Written problem. Repeat exactly and only the lines from the line containing "buildWaistbands()" through the line containing "cad_parts[obj.name] = obj", both included.
** BEGIN **
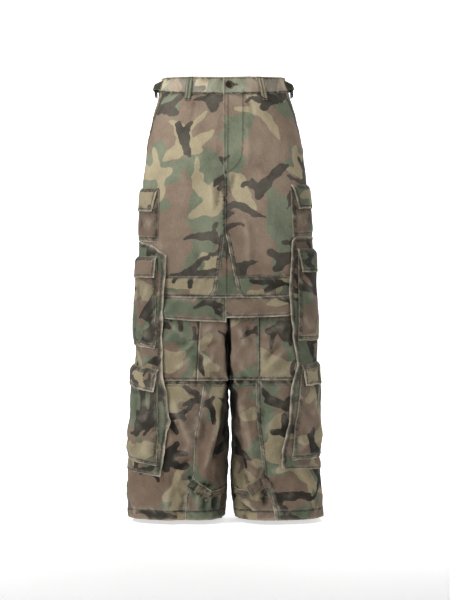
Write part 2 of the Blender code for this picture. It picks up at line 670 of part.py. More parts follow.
def cargoTable(side):
    # Outer face of a long side panel at the shared facet lines: flat on the leg, with its
    # free front edge standing off.
    along, z = np.meshgrid(FACET_COLUMNS, FACET_ROWS)
    rows = np.array(CARGO_EDGE[side])[::-1]
    edge = np.interp(z, rows[:, 0], rows[:, 1])
    wave = 0.75 + 0.25 * np.sin(z * EDGE_WAVE + side)
    lift = onTop() + CARGO_PROUD * wave * nearLine(edge - along, 0.0, PANEL_RAMP)
    return lift[..., None]


CARGO_TABLE = {side: cargoTable(side) for side in (RIGHT, LEFT)}


def cargoLift(side, along, z):
    # The same between the lines.
    return facetValue(CARGO_TABLE[side], FACET_ROWS, along, z)[:, 0]


def buildSidePanels():
    for side, label in SIDE_NAMES.items():
        clothPiece("side_panel_" + label, side, atAlong(*CARGO_EDGE[side]),
                   atAlong((0.0, CARGO_BACK), (-2.0, CARGO_BACK)), CARGO_TOP[side],
                   CARGO_END[side], cargoLift)


def pocketBase(place, side, along, z):
    # Outer face of what a pocket lies on.
    return cargoLift(side, along, z) if place != "hip" else np.zeros(np.shape(z))


def buildPockets():
    for (place, side), (topAlong, endAlong, back, tops, ends, rise) in POCKETS.items():
        def bagLift(side, along, z, place=place):
            return pocketBase(place, side, along, z) + onTop()

        label = place + "_pocket_" + SIDE_NAMES[side]
        front = atAlong((tops[0], topAlong), (ends[0], endAlong))
        rear = atAlong((0.0, back), (-2.0, back))
        top = level((topAlong, tops[0]), (0.0, tops[1]), (back, tops[1]))
        bottom = level((endAlong, ends[0]), (0.0, ends[1]), (back, ends[1]))
        clothPiece(label, side, front, rear, top, bottom, bagLift, rise=rise)

    for (place, side), (topAlong, endAlong, back, tops, ends) in FLAPS.items():
        rise = POCKETS[place, side][5]
        top = level((topAlong, tops[0]), (0.0, tops[1]), (back, tops[1]))

        def flapLift(side, along, z, place=place, top=top, rise=rise):
            below = top(along) - z
            over = smooth(below / 0.004)
            return pocketBase(place, side, along, z) + onTop() * (1 + over) + rise * smooth(below / 0.012)

        label = place + "_flap_" + SIDE_NAMES[side]
        front = atAlong((tops[0], topAlong), (ends[0], endAlong))
        rear = atAlong((0.0, back), (-2.0, back))
        bottom = level((endAlong, ends[0]), (0.0, ends[1]), (back, ends[1]))
        clothPiece(label, side, front, rear, top, bottom, flapLift, nearTop=(0.0045, 0.012))


def buildLoops():
    # Belt loops lie flat on the waistband, with a low arch between their two tacked ends.
    def loop(name, side, middle, top, bottom):
        def arch(along, z):
            return BAND_PROUD + onTop() + LOOP_ARCH * np.sin(math.pi * (top - z) / (top - bottom))

        half = LOOP_WIDTH / 2
        corners = ((middle + half, top), (middle - half, top), (middle - half, bottom),
                   (middle + half, bottom))
        patch(name, side, corners, arch, columns=2, lines=4)

    for side, label in SIDE_NAMES.items():
        loop("belt_loop_front_" + label, side, FRONT_LOOP[side], -0.0120, -0.0680)
        loop("belt_loop_back_" + label, side, BACK_LOOP, 0.0010, -0.0500)
    centre = float(backEnd(LEFT, np.array([-0.025]), BODY)[0])
    loop("belt_loop_centre", LEFT, centre, 0.0020, -0.0500)


def buildLegTabs():
    # A tab from the shin's seam and a strap from the inner side meet and hold the gather.
    tabs = {
        RIGHT: (((0.2070, -0.9623), (0.2540, -0.9990), (0.2400, -1.0200), (0.1930, -0.9840)),
                ((0.3000, -0.9870), (0.2450, -0.9960), (0.2430, -1.0130), (0.3000, -1.0030))),
        LEFT: (((0.1890, -0.9549), (0.2310, -0.9833), (0.2200, -1.0090), (0.1740, -0.9805)),
               ((0.2900, -0.9880), (0.2280, -0.9925), (0.2250, -1.0090), (0.2900, -1.0040))),
    }
    for side, (tab, strap) in tabs.items():
        overlap = strap[1][0] - 0.004

        def tabLift(along, z, overlap=overlap):
            return TAB_LIFT + onTop() * smooth((along - overlap + 0.014) / 0.014)

        patch("leg_tab_" + SIDE_NAMES[side], side, tab, tabLift, columns=4)
        patch("leg_strap_" + SIDE_NAMES[side], side, strap, lambda along, z: STRAP_LIFT + 0 * z,
              columns=6)


def buildAdjusters():
    # A strap over a slide buckle at each end of the waistband.
    middle = -0.010
    strapTop, strapEnd, buckleTop = -0.0145, -0.0360, -0.0325
    stand = 0.0125

    def strapLift(along, z):
        arch = nearLine(np.abs(along - middle), 0.018, 0.024)
        slope = smooth((strapTop + 0.004 - z) / 0.016)
        return BAND_PROUD + onTop() + stand * arch * slope

    def buckleLift(along, z):
        return BAND_PROUD + onTop() + stand - CLOTH - LAY_GAP - 0.30 * (buckleTop - z)

    for side, label in SIDE_NAMES.items():
        corners = ((0.034, strapTop), (-0.056, strapTop), (-0.056, strapEnd), (0.034, strapEnd))
        patch("adjuster_strap_" + label, side, corners, strapLift, columns=9, lines=3)
        body, i, j, outside = frame(0.5)
        along = middle + np.array([-0.016, -0.009, 0.009, 0.016])[i]
        z = buckleTop - np.array([0.0, 0.005, 0.013, 0.019])[j]
        position = onForm(side, along, z, buckleLift(along, z) - 0.003 * (1 - outside))
        finishPiece("adjuster_buckle_" + label, body, position, "black_buckle")


def frame(size):
    # A square slab of three by three faces with its middle cut out.
    body = bmesh.new()
    bmesh.ops.create_grid(body, x_segments=3, y_segments=3, size=size)
    middle = min(body.faces, key=lambda face: face.calc_center_median().length)
    bmesh.ops.delete(body, geom=[middle], context="FACES_ONLY")
    layer = bmesh.ops.extrude_face_region(body, geom=body.faces[:], use_keep_orig=True)
    for vert in layer["geom"]:
        if isinstance(vert, bmesh.types.BMVert):
            vert.co.z = 1.0
    co = np.array([v.co for v in body.verts])
    i = np.rint((co[:, 0] / size + 1) * 1.5).astype(int)
    j = np.rint((co[:, 1] / size + 1) * 1.5).astype(int)
    return body, i, j, co[:, 2]


def buildButton():
    # A turned shank button on the fly's end of the waistband.
    radius, thick, x, z = 0.0090, 0.0035, 0.0085, -0.0315
    profile = ((0.0, 1.0), (0.62, 0.92), (0.72, 1.0), (0.9, 0.95), (1.0, 0.55), (0.92, 0.0), (0.0, 0.0))
    mesh = bpy.data.meshes.new("waist_button")
    mesh.from_pydata([(radius * r, 0.0, thick * h) for r, h in profile],
                     [(k, k + 1) for k in range(len(profile) - 1)], [])
    button = bpy.data.objects.new("waist_button", mesh)
    PARTS.objects.link(button)
    turn = button.modifiers.new("turn", "SCREW")
    turn.axis = "Z"
    turn.steps = turn.render_steps = 24
    turn.use_merge_vertices = True
    turn.merge_threshold = 0.00005
    along = alongAtX(LEFT, x, z, BODY)
    seat = onForm(LEFT, along, z, BAND_PROUD + SEAM_GAP)[0]
    outward = onForm(LEFT, along, z, 1.0)[0] - onForm(LEFT, along, z, 0.0)[0]
    button.location = seat
    button.rotation_euler = Vector(outward).to_track_quat("Z", "Y").to_euler()
    button.data.materials.append(makeMaterial("aged_metal"))


# ---------------------------------------------------------------- build
for old in list(bpy.data.objects):
    bpy.data.objects.remove(old)
PARTS = bpy.data.collections.new(OBJECT_NAME)
bpy.context.scene.collection.children.link(PARTS)
SIDE_NAMES = {RIGHT: "right", LEFT: "left"}

buildWaistbands()
buildUpperFronts()
buildBands()
buildLegs()
buildSidePanels()
buildPockets()
buildLoops()
buildLegTabs()
buildAdjusters()
buildButton()
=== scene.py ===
import json
import math
import bpy
import numpy as np
from mathutils import Matrix, Vector

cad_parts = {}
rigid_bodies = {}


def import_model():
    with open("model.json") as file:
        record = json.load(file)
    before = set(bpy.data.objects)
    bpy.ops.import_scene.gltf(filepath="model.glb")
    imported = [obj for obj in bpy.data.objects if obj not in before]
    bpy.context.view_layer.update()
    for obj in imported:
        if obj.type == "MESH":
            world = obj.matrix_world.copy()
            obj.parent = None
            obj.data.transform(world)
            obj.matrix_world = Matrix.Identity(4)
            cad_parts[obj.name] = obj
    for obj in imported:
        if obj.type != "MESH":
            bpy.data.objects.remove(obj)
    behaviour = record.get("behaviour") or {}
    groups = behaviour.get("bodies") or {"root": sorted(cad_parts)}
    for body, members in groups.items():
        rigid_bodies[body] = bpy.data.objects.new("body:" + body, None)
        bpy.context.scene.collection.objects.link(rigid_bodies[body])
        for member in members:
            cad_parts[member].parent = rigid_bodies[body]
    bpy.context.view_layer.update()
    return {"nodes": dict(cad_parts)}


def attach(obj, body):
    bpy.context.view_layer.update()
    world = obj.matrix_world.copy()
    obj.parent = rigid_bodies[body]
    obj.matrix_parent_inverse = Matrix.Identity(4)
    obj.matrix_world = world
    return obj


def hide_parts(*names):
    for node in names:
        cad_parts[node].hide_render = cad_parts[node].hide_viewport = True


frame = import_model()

# Wide-leg cargo trousers in washed camouflage twill, filled out as if worn.
# Metres, the front faces -Y, and the wearer's right is -X.
print("frame loaded:", len(frame["nodes"]), "nodes")

right, left = -1, 1
sideNames = {right: "right", left: "left"}

cut = {
    "wall": 0.0014,          # washed twill
    "bandWall": 0.0024,      # the waistband is doubled
    "seamLap": 0.0012,       # pieces that meet run on past their line by half of this
    "layGap": 0.0009,        # under a piece that lies on another
    "underlap": 0.009,
    "crotch": -0.574,
    "hem": -1.064,
    "flyX": -0.0045,
    "flyEnd": -0.243,
    "bandProud": 0.0008,
    "overCentre": 0.045,     # each half's form runs on past the centre line
    "formTop": 0.012,
    "bodyEnd": -0.6094,
    "legEnd": -1.07,
    "edgeTurn": 0.0013,      # how far in a cut edge is rounded over
    "threadLift": 0.00012,   # stitches stand this far off the cloth
}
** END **
Complete response.
buildWaistbands()
buildUpperFronts()
buildBands()
buildLegs()
buildSidePanels()
buildPockets()
buildLoops()
buildLegTabs()
buildAdjusters()
buildButton()
=== scene.py ===
import json
import math
import bpy
import numpy as np
from mathutils import Matrix, Vector

cad_parts = {}
rigid_bodies = {}


def import_model():
    with open("model.json") as file:
        record = json.load(file)
    before = set(bpy.data.objects)
    bpy.ops.import_scene.gltf(filepath="model.glb")
    imported = [obj for obj in bpy.data.objects if obj not in before]
    bpy.context.view_layer.update()
    for obj in imported:
        if obj.type == "MESH":
            world = obj.matrix_world.copy()
            obj.parent = None
            obj.data.transform(world)
            obj.matrix_world = Matrix.Identity(4)
            cad_parts[obj.name] = obj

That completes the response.